Plant Seeds of Unusual Annuals

Love-in-a-mist (Nigella damascena), spider flower (Cleome), and canary bird vine (Tropaeolum peregrinum) are just three of the unusual flowers you can plant from seed now. Search seed catalogs or the Internet for sources of these and other unusual seeds.

Spray Dormant Oils


A lack of cold weather this winter means that insect eggs weren't killed by the frost. Smother overwintering insect eggs by spraying deciduous trees and shrubs with a dormant oil spray before new growth begins. Apply lime-sulfur spray to roses or other deciduous plants that tend to have fungal problems. Always wear protective clothing, including gloves, boots, and goggles, when spraying and don't spray on windy or rainy days.

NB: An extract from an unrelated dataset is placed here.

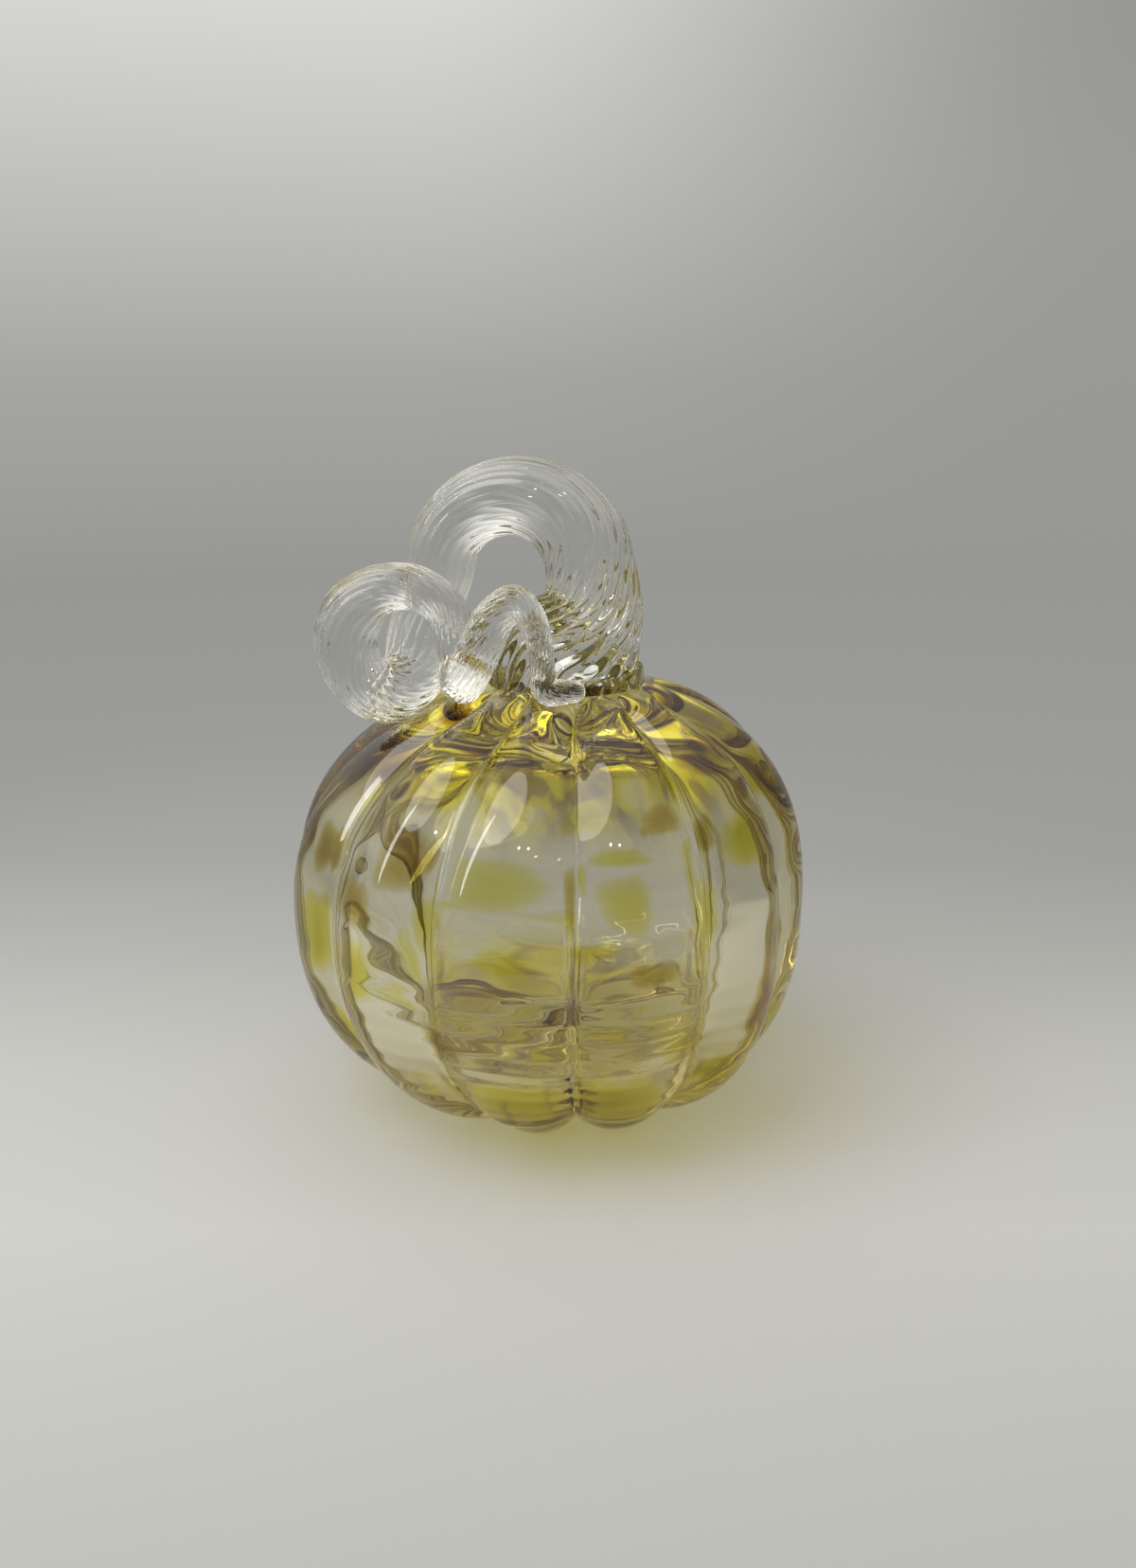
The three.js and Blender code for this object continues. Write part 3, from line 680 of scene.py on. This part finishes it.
# The surround: greys from straight down to straight up, one row of them for each side
scene = bpy.context.scene
scene.world = bpy.data.worlds.new("studio")
scene.world.use_nodes = True
tree = scene.world.node_tree
tree.nodes.clear()
place = node_in(tree, "ShaderNodeTexCoord")
parts = node_in(tree, "ShaderNodeSeparateXYZ")
height_share = node_in(tree, "ShaderNodeMapRange", **{"From Min": -1.0, "From Max": 1.0})
side_share = node_in(tree, "ShaderNodeMapRange", interpolation_type="SMOOTHSTEP", **LEFT_TO_RIGHT)
front_dim = node_in(tree, "ShaderNodeMapRange", interpolation_type="SMOOTHSTEP", **DARKER_FRONT)
blend = node_in(tree, "ShaderNodeMix", data_type="RGBA")
backdrop = node_in(tree, "ShaderNodeBackground")
out = node_in(tree, "ShaderNodeOutputWorld")
tree.links.new(place.outputs["Generated"], parts.inputs["Vector"])
tree.links.new(parts.outputs["Z"], height_share.inputs["Value"])
tree.links.new(parts.outputs["X"], side_share.inputs["Value"])
tree.links.new(parts.outputs["Y"], front_dim.inputs["Value"])
tree.links.new(side_share.outputs["Result"], blend.inputs["Factor"])
for greys, side in ((LEFT_GREYS, 6), (RIGHT_GREYS, 7)):
    tones = grey_ramp(tree, greys, -1, 1, SURROUND_WARMTH)
    tree.links.new(height_share.outputs["Result"], tones.inputs["Fac"])
    tree.links.new(tones.outputs["Color"], blend.inputs[side])
tree.links.new(blend.outputs[2], backdrop.inputs["Color"])
tree.links.new(front_dim.outputs["Result"], backdrop.inputs["Strength"])
tree.links.new(backdrop.outputs["Background"], out.inputs["Surface"])


def soft_lamp(name, place, width, height, watts, colour):
    """A soft lamp, oval in outline, that looks from its place at the body's middle."""
    data = bpy.data.lights.new(name, "AREA")
    data.shape = "ELLIPSE"
    data.size = width
    data.size_y = height
    data.energy = watts
    data.color = colour
    lamp = bpy.data.objects.new(name, data)
    scene.collection.objects.link(lamp)
    lamp.location = place
    lamp.rotation_euler = (LAMP_AIM - Vector(place)).to_track_quat("-Z", "Y").to_euler()


soft_lamp("key", (-0.5, -0.3, 1.1), 0.9, 0.9, 7.2, NEUTRAL)
soft_lamp("window", (-0.9, -0.35, 0.65), 0.09, 0.9, 1.8, DAYLIGHT)
soft_lamp("right_spot", (0.12, -0.8, 0.78), 0.03, 0.03, 0.5, WARM)
soft_lamp("left_spot", (-0.1, -0.85, 0.85), 0.03, 0.03, 0.5, WARM)

camera_data = bpy.data.cameras.new("camera")
camera_data.lens = LENS_MM
camera_data.sensor_width = SENSOR_MM
camera_data.sensor_fit = "HORIZONTAL"
camera_data.clip_start = 0.01
scene.camera = bpy.data.objects.new("camera", camera_data)
scene.collection.objects.link(scene.camera)
scene.camera.location = CAMERA_PLACE
scene.camera.rotation_euler = (CAMERA_TILT, 0, 0)

# Light may cross many faces of glass, and the soft shadow on the floor is made without caustics
scene.view_settings.view_transform = "Standard"
scene.cycles.max_bounces = 48
scene.cycles.transmission_bounces = 48
scene.cycles.glossy_bounces = 48
scene.cycles.transparent_max_bounces = 64
scene.cycles.caustics_reflective = False
scene.cycles.caustics_refractive = False
scene.cycles.use_denoising = True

Plant Tomato Seeds Indoors


Plant tomato seeds indoors now so they're ready to be transplanted outdoors as soon as the soil is warm. Fill a seed-starting tray with fresh potting soil, then water it well before planting the seeds. Dig a shallow furrow (1/4 inch) across the surface of the soil, then shake seeds from the packet directly into the furrow. Barely cover the seeds with a light dusting of fresh potting soil, mist generously, and cover with clear plastic. Place the seed tray in a sunny, warm location until seeds germinate. After germination, increase air circulation inside the plastic cover and keep moist by misting. 'San Francisco Fog', 'Early Girl', 'Big Beef', and 'Ace' are some of the tomato varieties that I've grown with success here.